An improvement of the Feng-Rao bound for primary codes (Q2350925)

The Feng-Rao bound, originally proposed for decoding the so-called one-point algebraic-geometry (AG) codes [\textit{G.-L. Feng} and \textit{T. R. N. Rao}, IEEE Trans. Inf. Theory 39, No. 1, 37--45 (1993; Zbl 0765.94021)], provides a bound for the minimum distance of a linear error-correcting code. This paper presents an improvement of that bound, with particular attention to the case of affine variety codes, for which the new bound is particularly suited. In a previous paper [Finite Fields Appl. 30, 33--48 (2014; Zbl 1343.94104)] the authors already studied an improvement of the Feng-Rao bound for dual codes. The paper begins (Section 2) studying the new bound for primary affine variety codes, recalling the two order domains conditions (C1) and (C2) for affine varieties [the first author, Advances in algebraic geometry codes.

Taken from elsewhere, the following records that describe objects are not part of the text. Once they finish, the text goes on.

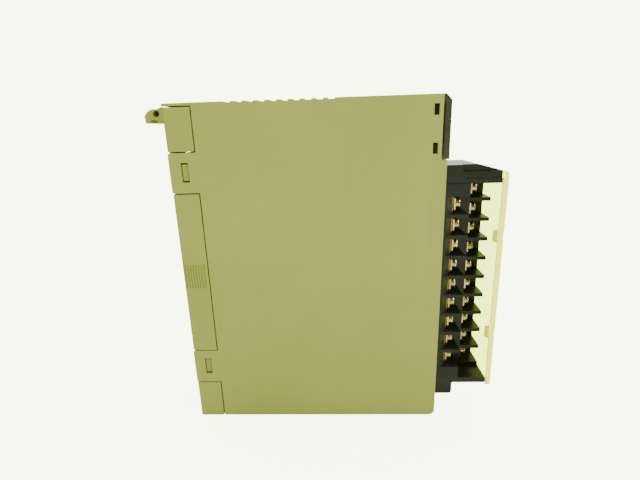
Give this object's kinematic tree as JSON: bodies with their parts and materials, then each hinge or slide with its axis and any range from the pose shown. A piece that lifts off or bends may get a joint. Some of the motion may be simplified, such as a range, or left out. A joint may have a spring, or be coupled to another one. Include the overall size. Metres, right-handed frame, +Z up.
{
  "type": "plc module",
  "caption": "Upright PLC module with a vented case, smoked indicator window and a clear hinged cover over a plug-in block of screw terminals.",
  "frame": {"origin": "on the rear mounting face, half way across the width, level with the underside", "axes": "+Z up, -Y towards the front of the module, +X towards the hinge side of the terminal cover"},
  "size_m": [0.0344, 0.1329, 0.13],
  "materials": {
    "case_plastic": "fine moulded texture, satin",
    "black_plastic": "moulded, satin",
    "smoked_plastic": "translucent smoked, glossy",
    "clear_plastic": "clear, slightly yellowed, glossy",
    "circuit_board": "solder mask, satin",
    "component_plastic": "moulded package",
    "relay_plastic": "moulded relay case",
    "lamp_plastic": "diffused lamp body",
    "capacitor_can": "sleeved can",
    "contact_metal": "plated, bright",
    "screw_metal": "plated, bright",
    "black_screw": "blackened steel"
  },
  "bodies": {
    "module": {"main_case": "case_plastic", "rear_cover": "case_plastic", "front_frame": "black_plastic", "indicator_window": "smoked_plastic", "indicator_mask": "black_plastic", "indicator_board": "circuit_board", "status_lamps": "lamp_plastic", "main_board": "circuit_board", "board_screws": "screw_metal", "output_relays": "relay_plastic", "optocouplers": "component_plastic", "logic_chips": "component_plastic", "capacitors": "capacitor_can", "bus_connector": "black_plastic", "bus_contacts": "contact_metal", "terminal_socket": "black_plastic", "socket_contacts": "contact_metal"},
    "terminal_block": {"terminal_base": "black_plastic", "terminal_plates": "contact_metal", "terminal_washers": "screw_metal", "terminal_screws": "screw_metal", "block_pins": "contact_metal"},
    "cover": {"terminal_cover": "clear_plastic"},
    "lower_screw": {"lower_block_screw": "black_screw"},
    "upper_screw": {"upper_block_screw": "black_screw"},
    "foot_screw": {"foot_bolt": "screw_metal"}
  },
  "joints": [
    {"name": "block_slide", "type": "slide", "parent": "module", "child": "terminal_block", "axis": [0, -1, 0], "range_m": [0, 0.012]},
    {"name": "cover_hinge", "type": "hinge", "parent": "terminal_block", "child": "cover", "pos_m": [0.0136, -0.1199, 0.058], "axis": [0, 0, 1], "range_deg": [0, 120]},
    {"name": "lower_screw_turn", "type": "hinge", "parent": "terminal_block", "child": "lower_screw", "pos_m": [0.0085, -0.104, 0.0132], "axis": [0, -1, 0], "continuous": true},
    {"name": "upper_screw_turn", "type": "hinge", "parent": "terminal_block", "child": "upper_screw", "pos_m": [0.0085, -0.104, 0.1019], "axis": [0, -1, 0], "continuous": true},
    {"name": "foot_bolt_turn", "type": "hinge", "parent": "module", "child": "foot_screw", "pos_m": [-0.006, -0.012, 0.0064], "axis": [0, -1, 0], "continuous": true}
  ]
}
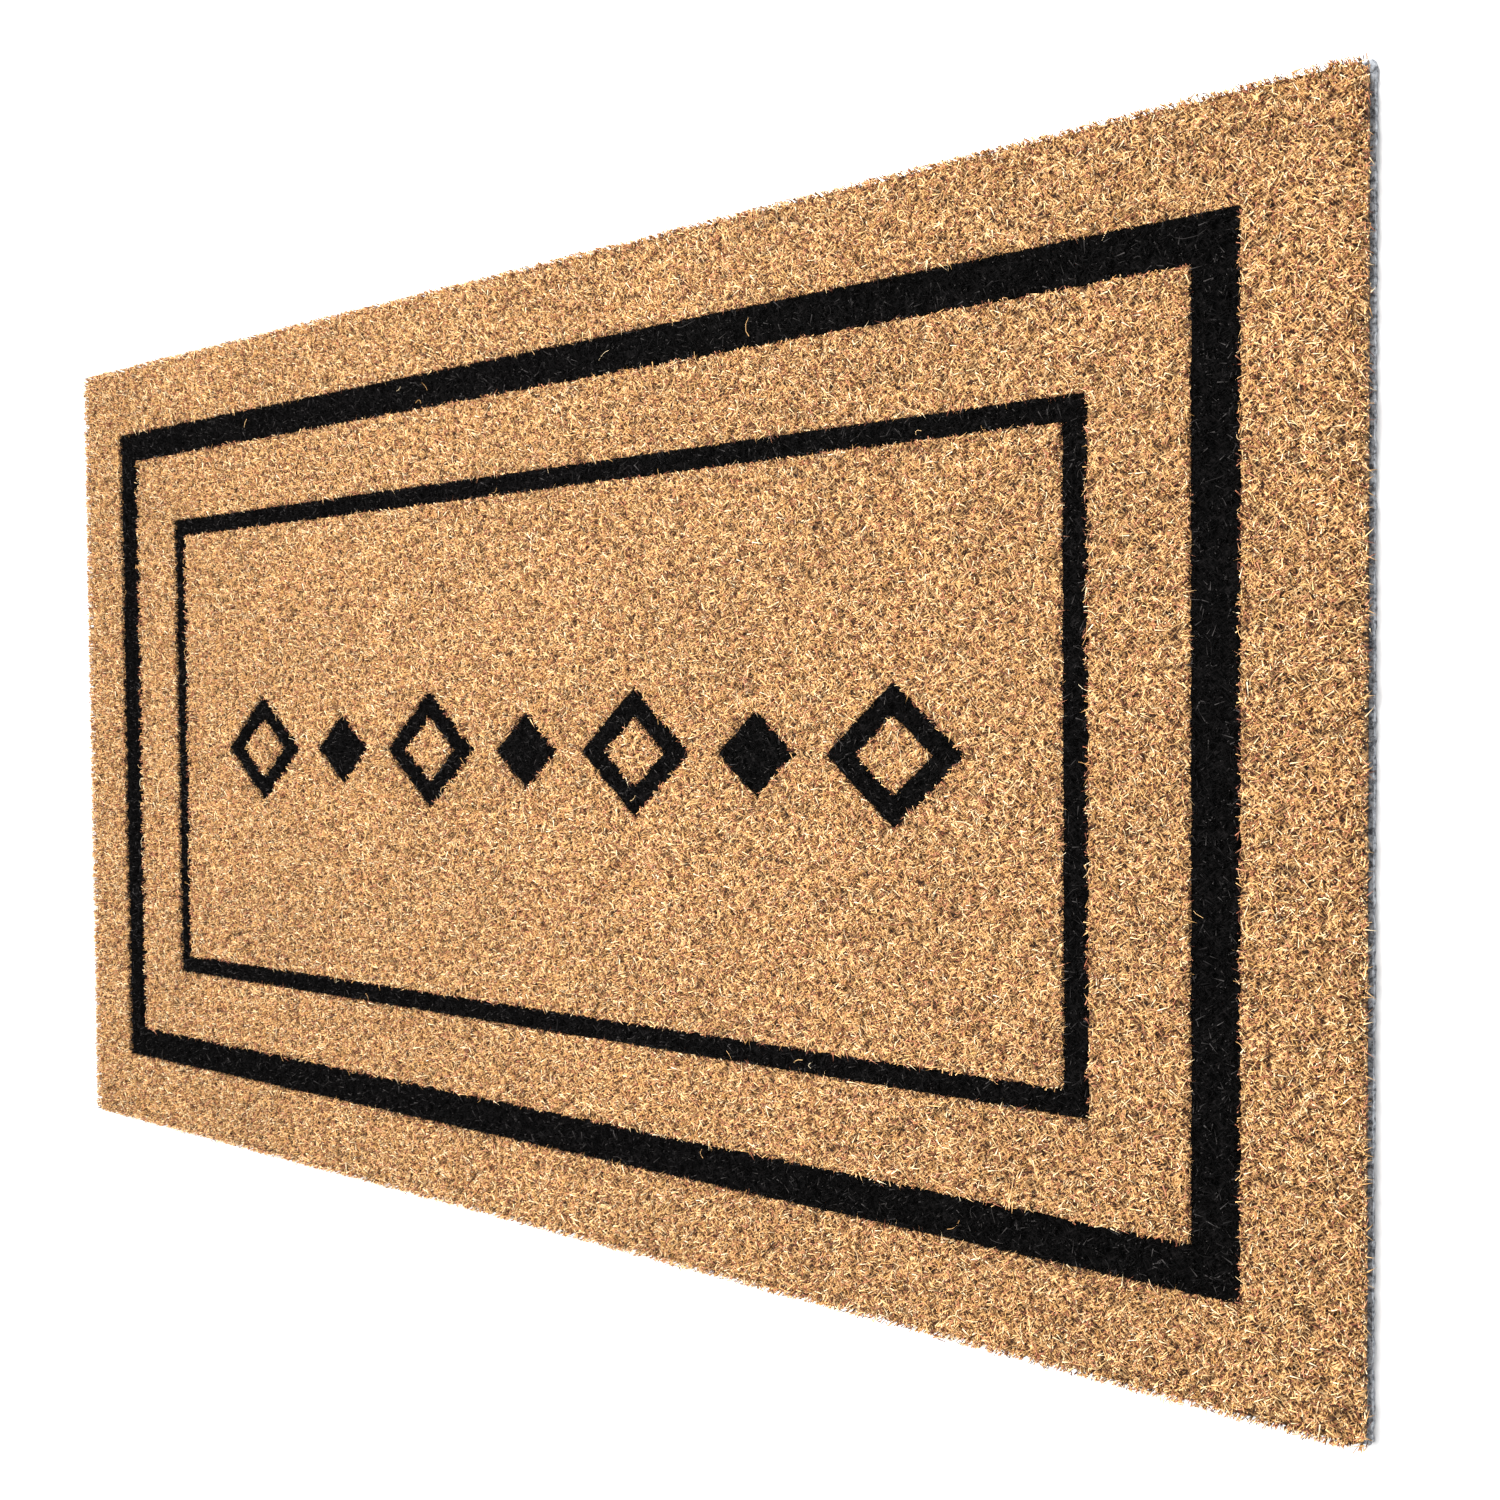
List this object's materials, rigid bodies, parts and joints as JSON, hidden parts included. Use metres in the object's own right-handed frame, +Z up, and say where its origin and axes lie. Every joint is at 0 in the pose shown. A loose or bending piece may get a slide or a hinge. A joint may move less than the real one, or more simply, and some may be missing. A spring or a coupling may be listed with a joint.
{
  "type": "door mat",
  "caption": "Rectangular coir door mat: natural coconut-fibre pile with black frames and a row of lozenges, on a grey PVC backing.",
  "frame": {"origin": "on the floor, under the middle of the mat", "axes": "+X along the mat's long side, +Y to the top of its pattern, +Z up through the pile"},
  "size_m": [0.762, 0.4572, 0.015],
  "materials": {
    "grey_pvc": "flexible blue-grey PVC with a knife-cut edge",
    "natural_coir": "undyed golden-brown coconut-fibre pile, cut level",
    "black_coir": "coconut-fibre pile dyed black, velvety"
  },
  "bodies": {
    "root": {"backing_sheet": "grey_pvc", "coir_border_outer": "natural_coir", "black_frame_outer": "black_coir", "coir_border_middle": "natural_coir", "black_frame_inner": "black_coir", "coir_centre_panel": "natural_coir", "black_lozenge_open_1": "black_coir", "black_lozenge_open_2": "black_coir", "black_lozenge_open_3": "black_coir", "black_lozenge_open_4": "black_coir", "coir_lozenge_filling_1": "natural_coir", "coir_lozenge_filling_2": "natural_coir", "coir_lozenge_filling_3": "natural_coir", "coir_lozenge_filling_4": "natural_coir", "black_lozenge_solid_1": "black_coir", "black_lozenge_solid_2": "black_coir", "black_lozenge_solid_3": "black_coir"}
  },
  "joints": []
}
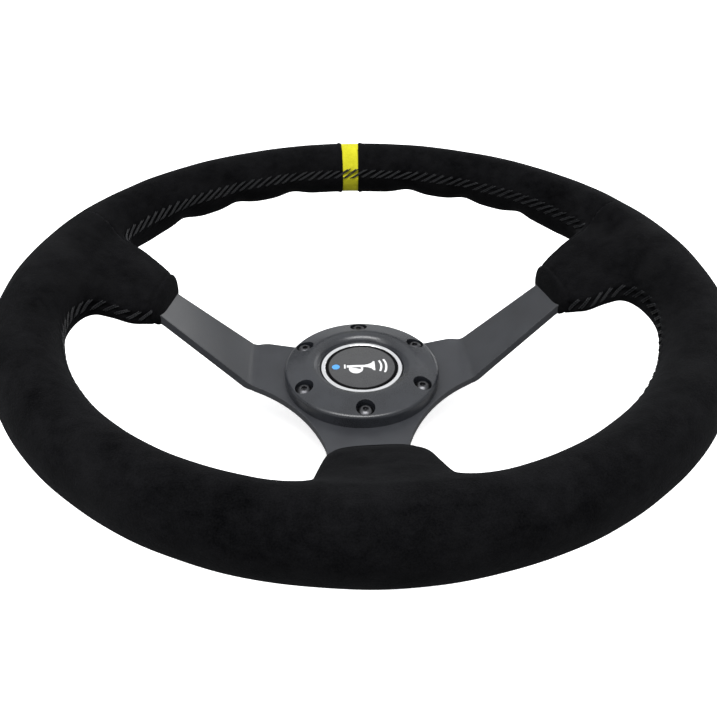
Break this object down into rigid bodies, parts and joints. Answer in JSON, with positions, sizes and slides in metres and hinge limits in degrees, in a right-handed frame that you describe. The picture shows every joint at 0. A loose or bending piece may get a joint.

Hackensack, NJ: World Scientific, 153--180 (2008; Zbl 1178.94244)]. The authors argue that the proposed improvement ``can produce good estimates in the case that the order domain condition (C1) is satisfied but (C2) is not''. Section 3 looks for curves in such a situation, introducing the \textit{generalized \(C_{ab}\) polynomials}. Sections 4 and 5 deepen in the study of codes defined by optimal \(C_{ab}\) polynomials. Section 6 shows the application of the new method to generalized Hamming weights. Section 7 reformulates the new bound (up to now considered for affine variety codes) for any linear code and finally Sections 8 and 9 study the connections of the bound in this paper and the bound for dual codes above mentioned. The paper outlines as an open problem the question of the existence of ``examples where our new method improves on the Feng-Rao bound for one-point algebraic geometric codes (the case where both order domain conditions are satisfied).''